また、グリセリンの含有量を5質量%より多く、15質量%以下とすることで、-20℃の冷凍下でのゼリー食感が向上することがわかった。より具体的には、グリセリンの含有量を5質量%より多く、15質量%以下とすることで、製造したゼリー食品は、-20℃の冷凍下でより良好なゼリー食感を有し、かつ、喫食時に明瞭に知覚できる大きさの氷結晶を含むことがわかった。そのため、グリセリンの含有量を5質量%より多く、15質量%以下とすることで、-20℃の冷凍下で、ゼリー食感と氷様食感をより好適に両立することができることがわかった。
【0086】
[試験例2] ゲル化剤の種類の影響
グリセリン量を一定量含み、-20℃の冷凍下で良好なゼリー食感を有するゼリー食品における、ゲル化剤の種類がゼリー食品の物性に与える影響を検討した。
【0087】
(1)試験内容及び評価項目
表2に示すゲル化剤を含むゼリー食品を試験例1と同じ方法で製造した。
製造したゼリー食品を試験例1と同じ評価方法及び評価基準による評価に供した。
【0088】
なお、試験例2におけるBrix値は、ゼリー食品中の糖分の濃度をBrix値検量線に照らしてBrix値を定める方法により、求めた。
【0089】
【0090】
(2)結果及び考察
表2の結果から、グリセリン量を一定量含むゼリー食品であれば、特段ゲル化剤の種類によらず、スパウト付きのパウチ容器に充填される形態において-20℃の冷凍下で容器を手で掴んだり押したりすることにより、ゼリー食品を飲み口から容易に吐出させることができることがわかった。
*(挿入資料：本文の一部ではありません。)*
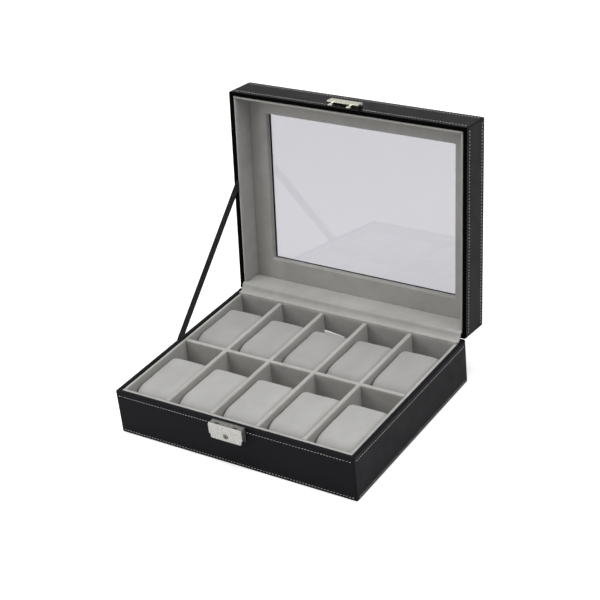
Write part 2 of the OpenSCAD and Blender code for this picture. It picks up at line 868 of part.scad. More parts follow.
// The hook's outline, hanging from the strike's lower edge: a shank with a barb to its right
module hook_outline() {
    low = hook_tip_z - lid_z;
    left = -(hook_w + barb_w) / 2;
    high = strike_low_z - lid_z + strike_t;
    polygon([[left, high], [left, low], [left + hook_w, low],
             [left + hook_w + barb_w, low + barb_h / 2], [left + hook_w + barb_w, low + barb_h],
             [left + hook_w, low + barb_h], [left + hook_w, high]]);
}

// Channel of folded sheet: a back leg on the wall, a web across and a front leg, from whose
// lower edge two hooks step back towards the wall and hang down
module strike() {
    half = lock_w / 2 - 1;
    face_y = front_y - strike_depth;
    high_z = lid_z + strike_h;
    color(steel_colour) open_lid() difference() {
        union() {
            block([-half, front_y - strike_t, strike_low_z], [half, front_y, high_z]);
            block([-half, face_y, high_z - strike_t], [half, front_y, high_z]);
            block([-half, face_y, strike_low_z], [half, face_y + strike_t, high_z]);
            for (side = [-1, 1]) {
                left = hook_x(side) - (hook_w + barb_w) / 2;
                block([left, face_y, strike_low_z],
                      [left + hook_w, hook_y + hook_t, strike_low_z + strike_t]);
                translate([hook_x(side), hook_y + hook_t, lid_z]) rotate([90, 0, 0])
                    linear_extrude(hook_t) hook_outline();
            }
        }
        for (side = [-1, 1])
            rod_y(side * nail_x, strike_nail_z, nail_r, front_y - strike_t - MORE,
                  front_y + MORE);
    }
}

module strike_nails() {
    color(steel_colour) open_lid() nails(strike_nail_z, front_y - strike_t);
}

// ---- The nodes ----

for (side = ["front", "back", "left", "right"]) {
    base_board(side);
    base_lining(side);
    lid_board(side);
    lid_lining(side);
}
base_bottom_board();
base_leather();
underside_felt();
base_floor_lining();
long_divider();
for (i = [1 : COLUMNS - 1])
    cross_divider(i);
for (row = ROWS, i = [1 : COLUMNS])
    pillow(row, i);
pillow_label();
lid_top_frame();
lid_leather();
lid_glass();
lid_bezel();
hinge_base_leaves();
hinge_lid_leaves();
hinge_pins();
hinge_base_rivets();
hinge_lid_rivets();
hinge_strip();
ribbon_stay();
lock_back_plate();
lock_cover();
lock_guide_posts();
lock_nails();
lock_bolt();
lock_barrel();
strike();
strike_nails();
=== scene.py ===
"""Dresses the watch box: leather shells, velour lining, stuffed pillows, stitching, ribbon and
metalwork."""
import math
import bmesh
import bpy
import numpy as np
from mathutils import Matrix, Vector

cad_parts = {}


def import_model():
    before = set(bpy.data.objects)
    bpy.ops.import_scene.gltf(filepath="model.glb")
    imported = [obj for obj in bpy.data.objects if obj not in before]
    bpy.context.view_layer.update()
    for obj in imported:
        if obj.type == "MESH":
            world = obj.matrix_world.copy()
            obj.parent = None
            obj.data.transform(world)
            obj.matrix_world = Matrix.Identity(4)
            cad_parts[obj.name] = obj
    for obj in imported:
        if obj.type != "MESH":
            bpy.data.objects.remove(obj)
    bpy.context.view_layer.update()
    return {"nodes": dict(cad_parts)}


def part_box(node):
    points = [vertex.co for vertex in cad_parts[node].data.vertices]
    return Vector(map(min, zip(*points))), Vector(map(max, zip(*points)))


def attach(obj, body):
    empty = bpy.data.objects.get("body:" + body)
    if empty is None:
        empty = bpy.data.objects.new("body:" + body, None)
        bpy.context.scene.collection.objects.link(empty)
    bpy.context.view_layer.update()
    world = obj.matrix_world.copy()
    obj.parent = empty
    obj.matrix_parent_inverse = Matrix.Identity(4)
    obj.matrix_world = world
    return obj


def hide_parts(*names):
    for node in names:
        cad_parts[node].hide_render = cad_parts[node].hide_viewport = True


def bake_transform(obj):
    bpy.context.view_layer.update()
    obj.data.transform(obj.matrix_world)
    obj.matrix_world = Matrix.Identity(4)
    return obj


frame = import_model()

# ---- Sizes, in metres, as the CAD has them ----
CASE_W, CASE_D, BASE_H = 0.250, 0.202, 0.045
LEATHER, RIM = 0.0007, 0.0040
LINING, LID_LINING, BACK_CARD, DROP = 0.0034, 0.0025, 0.0048, 0.0006
FELT = 0.0006
TURN_IN, TURN_UNDER = 0.012, 0.014
LID_Z, LID_TOP = 0.0455, 0.0795
TOP_T, GLASS_T, BEZEL_T = 0.0045, 0.0020, 0.0055
GLASS_Z = LID_TOP - TOP_T
BEZEL_Z = GLASS_Z - BEZEL_T
WINDOW_SIDE, WINDOW_END, BEZEL_STEP = 0.025, 0.027, 0.0014
AXIS = np.array([0.0, 0.1011, 0.04525])
OPEN = math.radians(96)
KNUCKLE_R, HINGE_L, HINGE_X, CLEAR = 0.0017, 0.030, 0.075, 0.0003
FLOOR_Z = 0.0054
DIVIDER = 0.0045
INNER_X, LID_INNER_X = CASE_W / 2 - RIM - LINING, CASE_W / 2 - RIM - LID_LINING
INNER_FRONT = -CASE_D / 2 + RIM + LINING
INNER_BACK = CASE_D / 2 - RIM - BACK_CARD
LINING_TOP = BASE_H - DROP
COLUMNS = 5
PLACE_W = (2 * INNER_X - (COLUMNS - 1) * DIVIDER) / COLUMNS
PLACE_D = (INNER_BACK - INNER_FRONT - DIVIDER) / 2
DIVIDER_Y = INNER_FRONT + PLACE_D + DIVIDER / 2
RIBBON_W, RIBBON_T, RIBBON_REACH, RIBBON_TAB = 0.009, 0.0005, 0.110, 0.015
RIBBON_X = -CASE_W / 2 + RIM + 0.00005 + RIBBON_T / 2


def column_x(i):
    """Middle of column i, counted from 1 at the left."""
    return -INNER_X + (i - 0.5) * PLACE_W + (i - 1) * DIVIDER


# ---- Mesh helpers ----

def opened(points):
    """The points of the closed lid, turned open about the hinge axis."""
    turned = np.array(points, float)
    y, z = turned[..., 1] - AXIS[1], turned[..., 2] - AXIS[2]
    turned[..., 1] = AXIS[1] + y * math.cos(OPEN) + z * math.sin(OPEN)
    turned[..., 2] = AXIS[2] - y * math.sin(OPEN) + z * math.cos(OPEN)
    return turned


def smooth_angle(mesh, degrees):
    """Smooth faces, with edges sharper than the angle kept sharp."""
    mesh.shade_smooth()
    mesh.set_sharp_from_angle(angle=math.radians(degrees))


def add_object(name, data):
    """A new object in the scene for a mesh, lamp or camera."""
    made = bpy.data.objects.new(name, data)
    bpy.context.scene.collection.objects.link(made)
    return made


def edited(mesh, change):
    """Changes a mesh through bmesh."""
    held = bmesh.new()
    held.from_mesh(mesh)
    change(held)
    held.to_mesh(mesh)
    held.free()


def merge_doubles(distance):
    """A change that joins corners closer than the distance."""
    return lambda held: bmesh.ops.remove_doubles(held, verts=held.verts, dist=distance)


def turn_outward(held):
    """A change that turns every face the same way out."""
    bmesh.ops.recalc_face_normals(held, faces=held.faces)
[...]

また、グリセリン量を一定量含むゼリー食品においては、何れのゲル化剤を用いた場合であっても、試験例1と同様の結果を得られることがわかった。より具体的には、グリセリン量を一定量含むゼリー食品であれば-20℃の冷凍下でより良好なゼリー食感を有し、かつ、喫食時に明瞭に知覚できる大きさの氷結晶を含むことがわかった。そのため、グリセリン量を一定量含むゼリー食品であれば、特段ゲル化剤の種類によらず、ゼリー食感と氷様食感をより好適に両立することができることがわかった。
【0091】
[試験例3] エリスリトール量の影響
次に、グリセリン量を一定量含み、-20℃の冷凍下で良好なゼリー食感を有するゼリー食品における、エリスリトールの量がゼリー食品の物性に与える影響について検討した。
【0092】
(1)試験内容及び評価項目
表3に示す量のエリスリトールを含むゼリー食品を試験例1と同じ方法で製造した。
製造したゼリー食品を試験例1と同じ評価方法及び評価基準による評価に供した。なお、試験例3におけるBrix値は、デジタル糖度計(光屈折臨界角検出方式)を用いて計測した値である。
【0093】
【0094】
(2)結果及び考察
表3の結果から、グリセリン量を一定量含むゼリー食品であれば、エリスリトール量によらず、スパウト付きのパウチ容器に充填される形態において-20℃の冷凍下で容器を手で掴んだり押したりすることにより、ゼリー食品を飲み口から容易に吐出させることができることがわかった。
また、グリセリン量を一定量含むゼリー食品であれば-20℃の冷凍下でより良好なゼリー食感を有し、かつ、喫食時に明瞭に知覚できる大きさの氷結晶を含むことがわかった。そのため、グリセリン量を一定量含むゼリー食品であれば、特段ゲル化剤の種類によらず、ゼリー食感と氷様食感をより好適に両立することができることがわかった。
【産業上の利用可能性】
【0095】
本発明は、水分補給や栄養補給を目的としたゼリー食品であって、スパウト付きパウチ容器に充填して提供される製品に応用することができる。